How Much Home Equity Can You Actually Use?
Updated on June 30, 2026

One of the first questions homeowners ask is simple: how much can I actually access? The honest answer is that lenders do not look only at home value. They usually look at equity, existing mortgage balance, combined loan-to-value, credit profile, property type, and overall risk.
How lenders think about equity
Your available equity is not the same as the amount a lender is willing to lend you. The lender is focused on its risk position, not just your home estimate.
LTV and combined LTV explained
Loan-to-value compares the debt to the home's value. Combined loan-to-value considers your first mortgage plus the new borrowing together. That combined number often matters a lot.

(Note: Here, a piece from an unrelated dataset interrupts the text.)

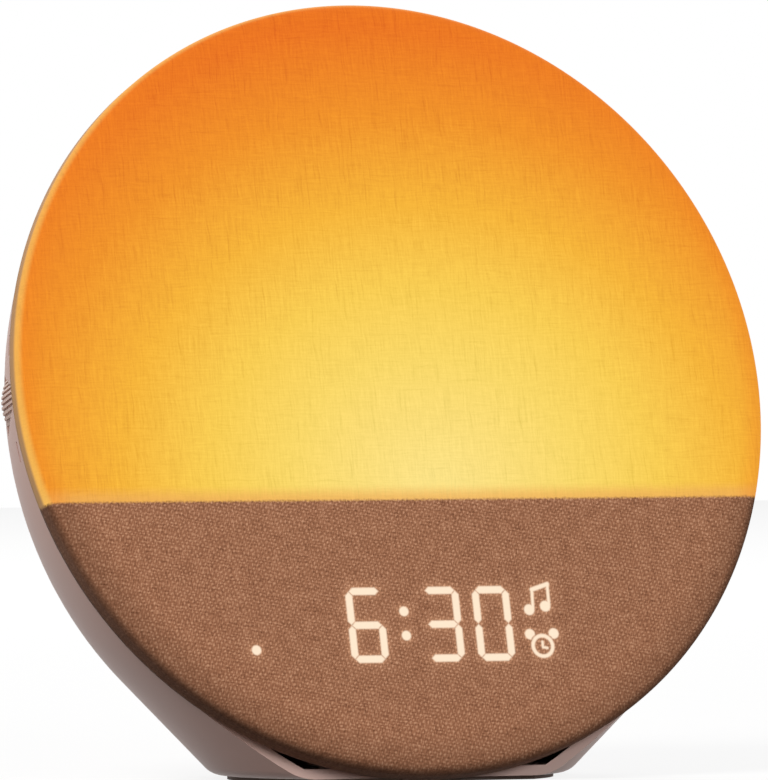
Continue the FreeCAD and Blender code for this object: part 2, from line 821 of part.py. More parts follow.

Property type and occupancy effects
Primary residences, second homes, condos, duplexes, and other property types may be treated differently.
Credit score effects
Stronger credit can expand options, while weaker credit may limit product availability, pricing, or both.
Example scenarios
A homeowner with strong equity and strong credit may have very different options from one with thinner equity or more borrowing already in place.
Frequently Asked Questions :
Why is the maximum available not always a smart amount to borrow?
- Even if a lender offers a larger amount, the better borrowing decision may be a smaller, more targeted amount to the actual need.
Does more home value always mean more borrowing power?
- Not by itself.
Does CLTV matter more than home value?
- It often matters a great deal.
Should I borrow the maximum I qualify for?
- Usually, only if the amount truly matches the goal and the repayment risk is clear.